Ben Mathis-Lilley, Slate
"Vance has aligned himself with the ‘post-liberal’ right and its longing for an iron fist to smash their enemies. Vance has asserted the 2020 election was stolen and lionized those charged with storming the Capitol on January 6 as political prisoners…
“‘I think Trump is going to run again in 2024,’ he said. ‘I think that what Trump should do, if I was giving him one piece of advice: Fire every single midlevel bureaucrat, every civil servant in the administrative state, replace them with our people.’ ‘And when the courts stop you,’ he went on, ‘stand before the country, and say —’ he quoted Andrew Jackson, giving a challenge to the entire constitutional order — ‘the chief justice has made his ruling. Now let him enforce it.’…

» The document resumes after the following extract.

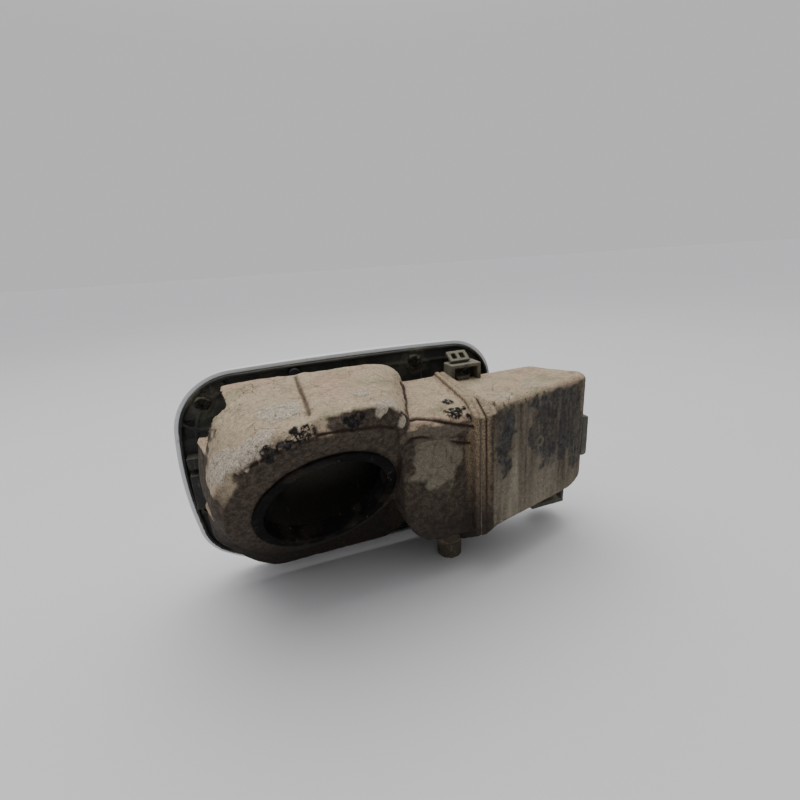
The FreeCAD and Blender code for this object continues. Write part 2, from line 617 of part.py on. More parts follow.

“Bear in mind that, at this very moment, the Republican Party is united in outrage against the threat to norms posed by a leak of a draft ruling… Yet here they have a candidate for office openly longing to ignore the Court’s authority — he is imagining a scenario where Trump has abused his power clearly enough that at least one Republican-appointed justice calls the act illegal — and none of them have raised even a peep of complaint.”

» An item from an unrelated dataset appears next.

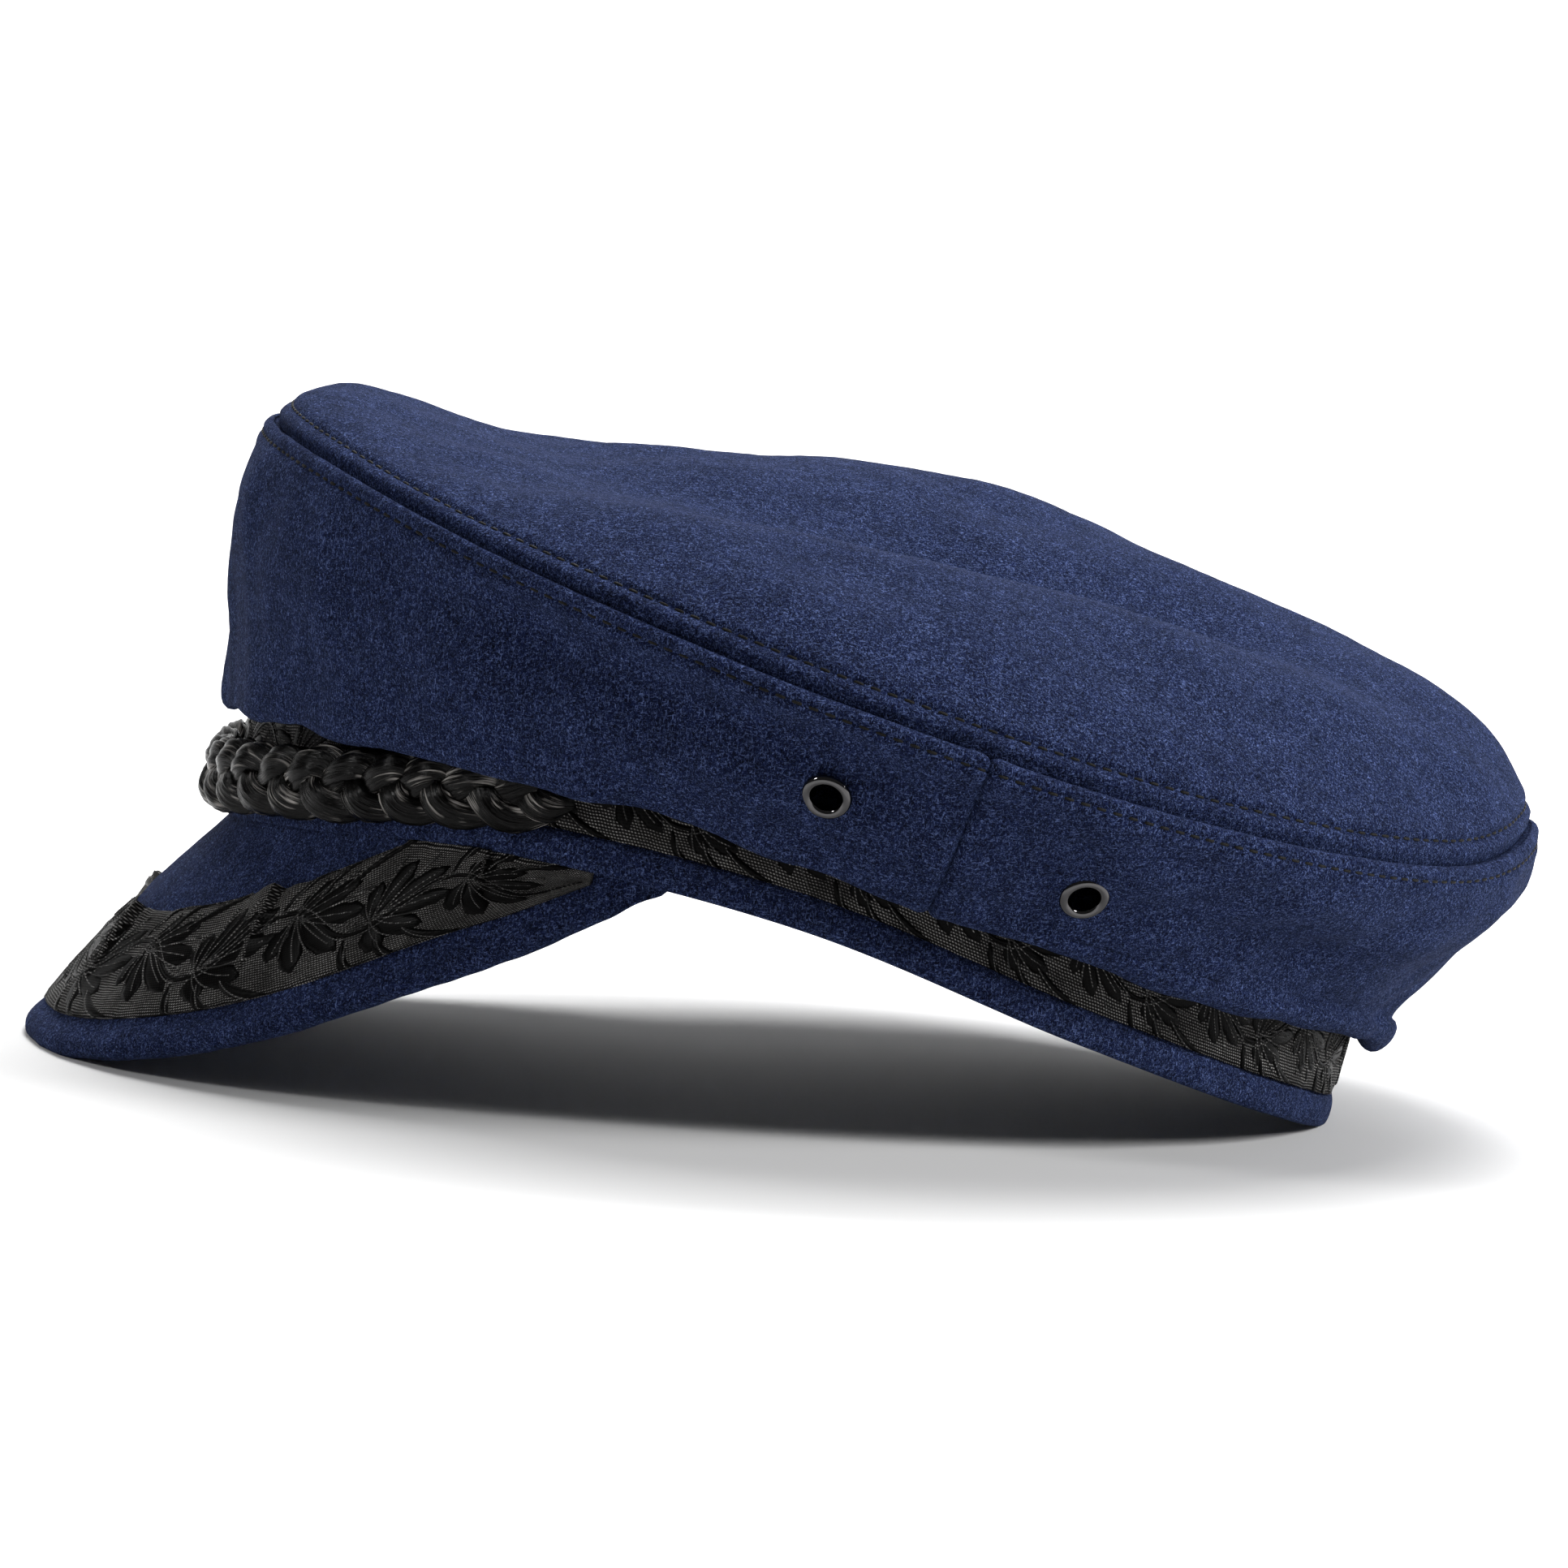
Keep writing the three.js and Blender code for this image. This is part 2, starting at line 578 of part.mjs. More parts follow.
// A piece with what would lie under the floor taken off, as cloth gives under the cap's weight.
function flattened(geometry) {
  const depth = 40;
  const floor = new THREE.BoxGeometry(4 * headWidth, 4 * headLength, depth);
  floor.translate(0, 0, -restHeight - depth / 2);
  floor.rotateX(restTilt);
  return fromManifold(toManifold(geometry).subtract(toManifold(floor)));
}

const cap = new THREE.Group();
function add(name, geometry, material) {
  const mesh = new THREE.Mesh(geometry, material);
  mesh.name = name;
  cap.add(mesh);
  return mesh;
}
add("top_panel", topPanel(), wool);
add("front_wall", withHoles(wall(-sideSeamTurn + seamHalfGap, sideSeamTurn - seamHalfGap), frontEyelets), wool);
add("back_wall", withHoles(wall(sideSeamTurn + seamHalfGap, 360 - sideSeamTurn - seamHalfGap), rearEyelets), wool);
add("head_band", flattened(bandGeometry), wool);
add("band_ribbon", onBand(ribbonSection, 0, 360), ribbonCloth);
add("peak", flattened(peakGeometry), wool);
add("peak_ribbon", peakRibbon(), ribbonCloth);
add("plait", plait(), satinCord);
eyelets.forEach(({ name, place, outward }) => {
  const ring = add(name, eyelet(), blackNickel);
  ring.quaternion.setFromUnitVectors(new THREE.Vector3(0, 1, 0), outward);
  ring.position.copy(place);
});

// The cap laid down, with the frame's origin on the floor under the middle of its bounding box.
cap.rotation.x = -restTilt;
cap.position.z = restHeight;
const laid = new THREE.Group();
laid.add(cap);
const box = new THREE.Box3().setFromObject(laid, true);
laid.position.set(-(box.min.x + box.max.x) / 2, -(box.min.y + box.max.y) / 2, 0);

export default laid;
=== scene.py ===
# A Breton fisherman cap in navy melton wool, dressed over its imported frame. Lengths are in millimetres in the cap's
# own frame, as the cap's maker would give them, and lay() turns them into metres in the row's frame.
import math

import bpy
import numpy as np
from mathutils import Matrix, Vector


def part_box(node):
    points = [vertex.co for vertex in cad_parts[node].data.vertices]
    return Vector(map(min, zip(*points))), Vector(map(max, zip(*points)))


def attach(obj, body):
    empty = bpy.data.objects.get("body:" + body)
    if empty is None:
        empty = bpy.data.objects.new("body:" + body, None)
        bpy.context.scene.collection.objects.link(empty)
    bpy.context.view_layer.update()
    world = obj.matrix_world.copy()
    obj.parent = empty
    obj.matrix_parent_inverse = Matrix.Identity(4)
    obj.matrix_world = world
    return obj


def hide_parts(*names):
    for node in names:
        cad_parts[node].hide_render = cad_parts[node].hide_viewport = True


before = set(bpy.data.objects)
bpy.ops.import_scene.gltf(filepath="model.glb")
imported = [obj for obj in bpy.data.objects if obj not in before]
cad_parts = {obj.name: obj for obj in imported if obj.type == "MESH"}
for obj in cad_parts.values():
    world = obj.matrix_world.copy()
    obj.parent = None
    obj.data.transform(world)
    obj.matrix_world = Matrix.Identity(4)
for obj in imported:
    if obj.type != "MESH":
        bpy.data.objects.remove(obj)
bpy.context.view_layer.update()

# ------------------------------------------------------------
# The studio: a pale paper sweep that runs level under the cap and curves up behind it. A small soft box stands on each
# side, a large one hangs overhead and another lights the paper. The lens is long and a little raised.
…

Jonathan Chait, New York Magazine
“The media is framing this month’s big Republican primaries as all about Trump – which is exactly as Trump wants them framed. But this framing is disastrous for Republicans… By making these races all about him, Trump and the media are casting the midterms as a whole as a referendum on Trump’s continuing power and influence. This is exactly what the Democrats need…
"I’m not suggesting Democrats seeking election or re-election center their campaigns around Trump. To the contrary, Democrats need to show voters their continuing commitment to improving voters’ lives. Between now and November, Democrats should enact laws to help Americans afford childcare, cut the costs of prescription drugs, and stop oil companies from price gouging, for example…
"But Democrats can also count on Americans’ reawakened awareness of the hatefulness and chaos Trump and his Republican enablers have unleashed. And it’s this combination… that could well reverse conventional wisdom about midterms, and keep Democrats in control."